January 31, 2022
Disparities in occupational health exposures and outcomes across sociodemographic groups have been consistently identified in the United States. However, there is currently no ongoing nationwide system to track occupational health disparities, nor is there a system to track who is exposed to work-related hazards in the US. Current tracking systems have primarily been focused on measuring health outcomes and they do not consistently track demographic variables.
Shelley Stephan, a second-year student in the MS in Occupational Hygiene program, is working to fill in gaps in the data. For her thesis she combined job-exposure matrix data with employment and demographic data to estimate the burden of occupational exposures for all workers and by sociodemographic groups. The primary objective of this work is to determine the prevalence of exposure to 200+ occupational hazards in the US, as well as identify hazards that disproportionately burden specific sociodemographic groups.
Identifying who experiences the burden of occupational exposures
The most common workplace exposure in the dataset was to cleaning agents, with an estimated exposure to approximately 18.6 million (11.8%) US workers. Shelley and her team also found that workers who are BIPOC, female, lower educated, or foreign-born experience a disproportionately high burden of exposure to cleaning agents. This is a workplace hazard with limited regulation in much of the United States.
Understanding the burden of occupational exposures can supplement current health outcome surveillance efforts by identifying hazards and ideally intervening to control them before work-related injuries and illnesses occur. Characterizing the distribution of exposures by sociodemographic groups can identify specific working populations that are disproportionately burdened by workplace hazards and at greatest risk of work-related injuries and illnesses.
Next steps
At the completion of this project, Shelley and her team hope to have the data publicly available for exploration and download through an online interactive tool. The exposure data generated from this project is vast and can be explored in a number of different ways, with information available on number of workers exposed to 200+ hazardous agents and how exposure burden differs by race/ethnicity, sex, education status, median income of the worker, and nativity and citizenship status.

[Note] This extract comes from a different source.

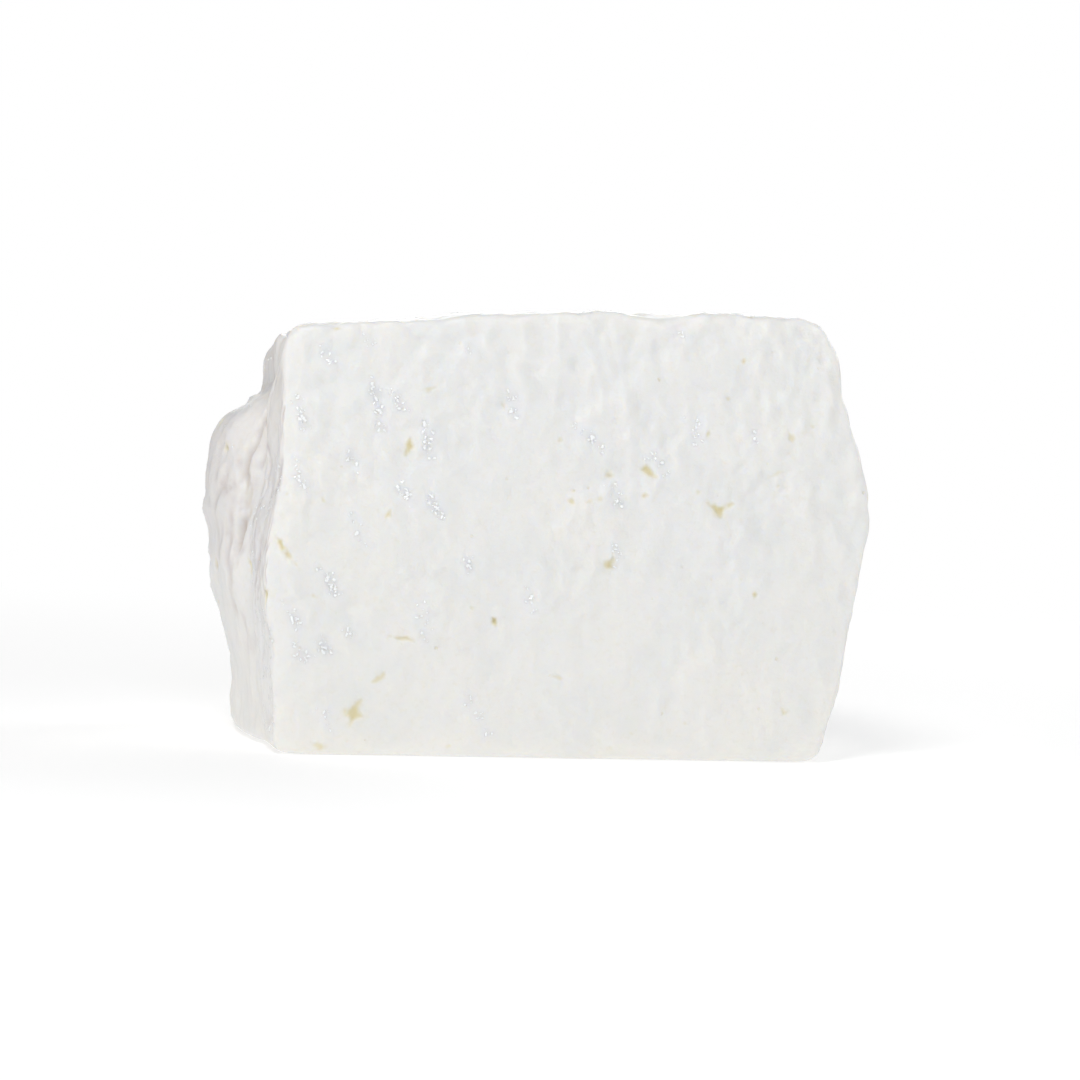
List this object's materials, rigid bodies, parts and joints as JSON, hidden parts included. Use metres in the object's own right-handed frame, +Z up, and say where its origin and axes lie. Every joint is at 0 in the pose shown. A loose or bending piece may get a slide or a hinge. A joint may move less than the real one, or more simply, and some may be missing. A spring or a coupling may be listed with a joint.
{
  "type": "sheep milk cheese",
  "caption": "Hand-cut block of moist white brined cheese with a flat knife-cut front, torn curdy sides, a lobe on the left and a flat underside.",
  "frame": {"origin": "middle of the bounding box in plan, at the level of the flat underside", "axes": "+Z up, the knife-cut front looks along -Y, +X along the block's longest side to the right of the front"},
  "size_m": [0.1026, 0.0682, 0.0712],
  "materials": {
    "white_cheese": "moist milk white, semi-matt with small wet glints, cream in its pits"
  },
  "bodies": {
    "root": {"cheese_block": "white_cheese"}
  },
  "joints": []
}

The wealth of data generated through this project will allow occupational health researchers, practitioners, and policymakers to better understand the burden of exposures across and within US working populations, and to inform equitable exposure prevention and intervention strategies aimed at reducing occupational illnesses and injuries in the US.
Learning valuable skills for public health impact
For the project Shelley wrote the R code to merge three large datasets and performed the required data analysis. These skills build upon her experience interning with Dr. Trevor Peckham, an environmental scientist at the King County Hazardous Waste Management Program. For her internship she used these same data to investigate industries in King County with increased likelihood of exposure to certain priority contaminants.
Prior to starting the MS in Occupational Hygiene program at the UW, Shelley never imagined she would be working on a thesis project that involved coding to merge and analyze large data sources. She was surprised to learn how much she enjoyed learning to code in R, as well as think about data visualization.
She is extremely grateful to be working on this project with Dr. Marissa Baker, her faculty and thesis advisor, and Dr. Trevor Peckham. They have provided her with an endless amount of guidance and have challenged her to think more critically and broadly about the role of occupational hygiene in the greater public health field.